2. Description of the Prior Art
It is known to produce long sequences of program instructions which can be executed by a data processing system to test that data processing system. The tests can take a wide variety of forms. In one form the design of a data processing system may be checked by simulating execution of a test program with both an instruction set simulator and an RTL model of the data processing system so as to confirm that the final resulting state after execution is the same indicating that the RTL model is correctly representing the desired data processing system. At another level, test programs may be run to verify gate level design, e.g. upon FPGA to verify a design, on prototype manufactured products to verify their design or their correct manufacture, etc. Test programs to stimulate a data processing system will be seen from the above to have wide applicability. The thorough and rapid testing of data processing systems is becoming increasingly important as data processing system designs increase in complexity and there is a need to speed their development.
In order to achieve a high quality test it is desirable that a test program should stimulate the data processing system concerned to adopt a wide variety of possible functional states from within all possible functional states so as to increase the probability of detecting malfunctions or errors in the data processing system.
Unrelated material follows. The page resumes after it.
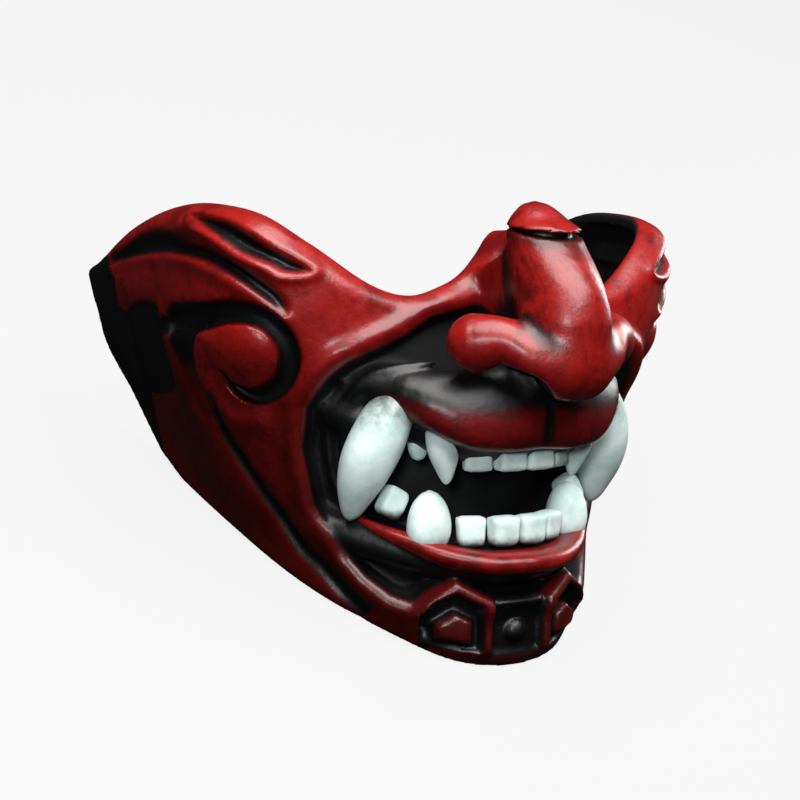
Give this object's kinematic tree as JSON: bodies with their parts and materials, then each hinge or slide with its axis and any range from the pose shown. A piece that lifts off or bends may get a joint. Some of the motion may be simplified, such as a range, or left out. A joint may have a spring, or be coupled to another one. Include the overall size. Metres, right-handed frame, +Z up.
{
  "type": "samurai half mask face guard",
  "caption": "Rigid half mask of a snarling demon from nose to chin, with hooked nose, open jaws over a closed dark mouth, tusks and teeth, hollow behind for a face.",
  "frame": {"origin": "middle of the chin's flat rim face, on the ground", "axes": "+Z up from the ground, +Y from the face towards the ears, +X to the mask's left; mirror plane x = 0"},
  "size_m": [0.1742, 0.1693, 0.1331],
  "materials": {
    "red_lacquer": "hand-painted glossy red over cast resin, mottled darker, with black wash in every groove, on the rear edge and inside",
    "ivory": "satin off-white paint, slightly cool, with grey in the gaps"
  },
  "bodies": {
    "root": {"face_shell": "red_lacquer", "tusk_left": "ivory", "tusk_right": "ivory", "upper_canine_left": "ivory", "upper_canine_right": "ivory", "lower_canine_left": "ivory", "lower_canine_right": "ivory", "upper_molar_left": "ivory", "upper_molar_right": "ivory", "lower_molar_left": "ivory", "lower_molar_right": "ivory", "upper_incisor_1": "ivory", "upper_incisor_2": "ivory", "upper_incisor_3": "ivory", "upper_incisor_4": "ivory", "lower_incisor_1": "ivory", "lower_incisor_2": "ivory", "lower_incisor_3": "ivory", "lower_incisor_4": "ivory"}
  },
  "joints": []
}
In order to achieve such broad ranging test program coverage it has previously been known to handwrite test programs; a programmer with an extensive knowledge of the data processing system under test can use this knowledge to select sequences of program instructions which will stimulate a broad range of the different circuit elements and operations of the data processing system such that errors therein may be uncovered. However, as data processing systems increase in complexity and less time is available for producing test programs it is difficult for such test programs to be manually created in this way. The manual creation is also highly skilled, labour intensive and accordingly expensive.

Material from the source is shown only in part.